__Request__
Collect every line that includes the string "from".

__Rows__
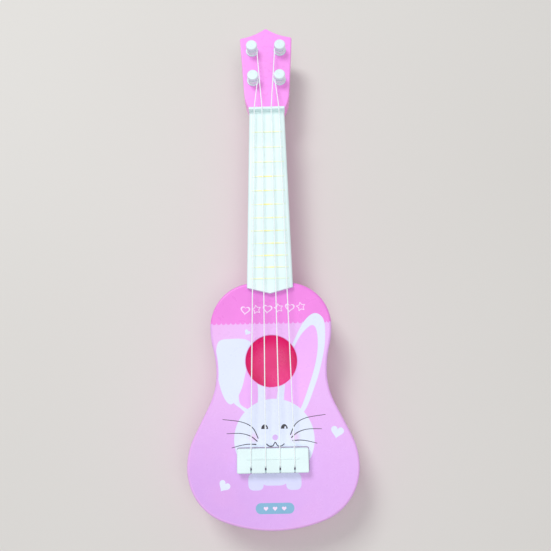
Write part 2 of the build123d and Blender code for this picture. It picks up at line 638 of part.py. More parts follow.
def make_key(x, y):
    """Wing key on the end of a peg's shaft, behind the headstock."""
    with BuildPart() as key:
        with BuildSketch(Plane.XZ.offset(-y - KEY_THICKNESS / 2)):
            with Locations((x, (KEY_END + KEY_WING_TOP) / 2)):
                RectangleRounded(
                    2 * KEY_WING_REACH,
                    KEY_WING_TOP - KEY_END,
                    KEY_WING_CORNER_RADIUS,
                )
        extrude(amount=KEY_THICKNESS)
        fillet(faces().filter_by(Axis.Y).edges(), radius=KEY_EDGE_RADIUS)
        with BuildSketch(Plane.XY.offset(KEY_HUB_END)):
            with Locations((x, y)):
                Circle(KEY_HUB)
        extrude(amount=KEY_TOP - KEY_HUB_END)
        # Socket with a flat side that fits the end of the peg's shaft
        with BuildSketch(Plane.XY.offset(PEG_END - TOUCH)):
            with Locations((x, y)):
                Circle(PEG_SHAFT + TOUCH)
            with Locations((x + PEG_SHAFT + TOUCH, y)):
                Rectangle(2 * PEG_FLAT, 4 * PEG_SHAFT, mode=Mode.SUBTRACT)
        extrude(amount=KEY_TOP, mode=Mode.SUBTRACT)
        with Locations(*facing_down([(x, y, KEY_END)])):
            CounterBoreHole(CLEARANCE_HOLE, RECESS, KEY_SCREW_SEAT - KEY_END, depth=KEY_TOP)
    return key.part


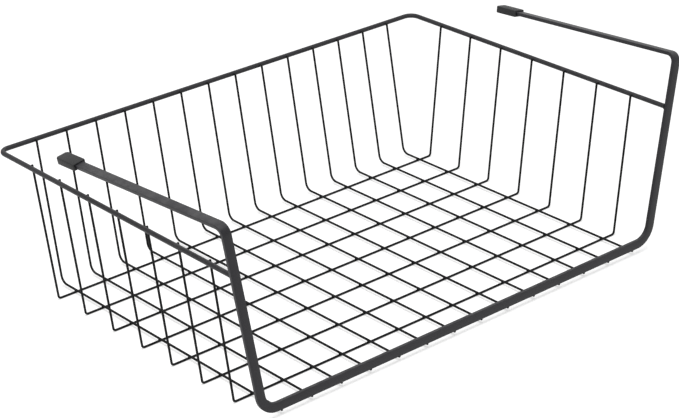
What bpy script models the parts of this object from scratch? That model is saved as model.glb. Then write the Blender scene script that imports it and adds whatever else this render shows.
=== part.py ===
# Wire basket that hangs under a shelf on two flat arms. Metres, +Z up, front towards -Y.
import bpy
import bmesh
import math
from mathutils import Matrix, Vector

COLLECTION_NAME = "under_shelf_basket"
CUTTER_COLLECTION_NAME = "cutters"

# Clearance left between pieces that are welded, fitted or resting together
TOUCH_GAP = 0.0003

# Thin wires of the basket
WIRE_RADIUS = 0.0009
DEPTH_WIRE_COUNT = 14
DEPTH_WIRE_SIDE_MARGIN = 0.0151
DEPTH_WIRE_BEND_RADIUS = 0.0065
DEPTH_WIRE_BACK_RUN = 0.0196
DEPTH_WIRE_FRONT_INSET = 0.0013
CROSS_WIRE_COUNT = 7
CROSS_WIRE_BACK_MARGIN = 0.0168
CROSS_WIRE_BEND_RADIUS = 0.0024
CROSS_WIRE_INSET = 0.0012
WIRE_ABOVE_RIM_CENTRE = 0.0009

# Thick rod round the two sides and the back of the mouth
RIM_RADIUS = 0.0019
RIM_HEIGHT = 0.1140
RIM_BEND_RADIUS = 0.0080
RIM_BACK = 0.2852
RIM_SIDE_TAPER = 0.0014
RIM_END_INSET = 0.0020

# Flat strip that makes the front bar, the two uprights and the two arms
STRIP_WIDTH = 0.0071
STRIP_THICKNESS = 0.0028
STRIP_HALF_FLOOR = 0.1918
STRIP_CORNER_RADIUS = 0.0145
STRIP_TOP_RADIUS = 0.0060
STRIP_LEAN = math.radians(9.7)
ARM_DROOP = math.radians(3.6)
ARM_ABOVE_RIM = 0.0402
ARM_REACH = 0.1835

# Push-on end caps of the arms
CAP_LENGTH = 0.0220
CAP_SIDE_WALL = 0.0014
CAP_FLAT_WALL = 0.0010
CAP_END_WALL = 0.0030
CAP_EDGE_BEVEL = 0.0007

# How finely the bends and the round pieces are drawn
WIRE_BEVEL_RESOLUTION = 2
RIM_BEVEL_RESOLUTION = 4
WIRE_BEND_STEPS = 5
RIM_BEND_STEPS = 6
STRIP_CORNER_STEPS = 8
STRIP_TOP_STEPS = 7
CAP_BEVEL_SEGMENTS = 2
MERGE_DISTANCE = 0.00001

# Half of a whole, and the three directions
HALF_SHARE = 0.5
WORLD_RIGHT = Vector((1.0, 0.0, 0.0))
WORLD_BACK = Vector((0.0, 1.0, 0.0))
WORLD_UP = Vector((0.0, 0.0, 1.0))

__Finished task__
What bpy script models the parts of this object from scratch? That model is saved as model.glb. Then write the Blender scene script that imports it and adds whatever else this render shows.
from mathutils import Matrix, Vector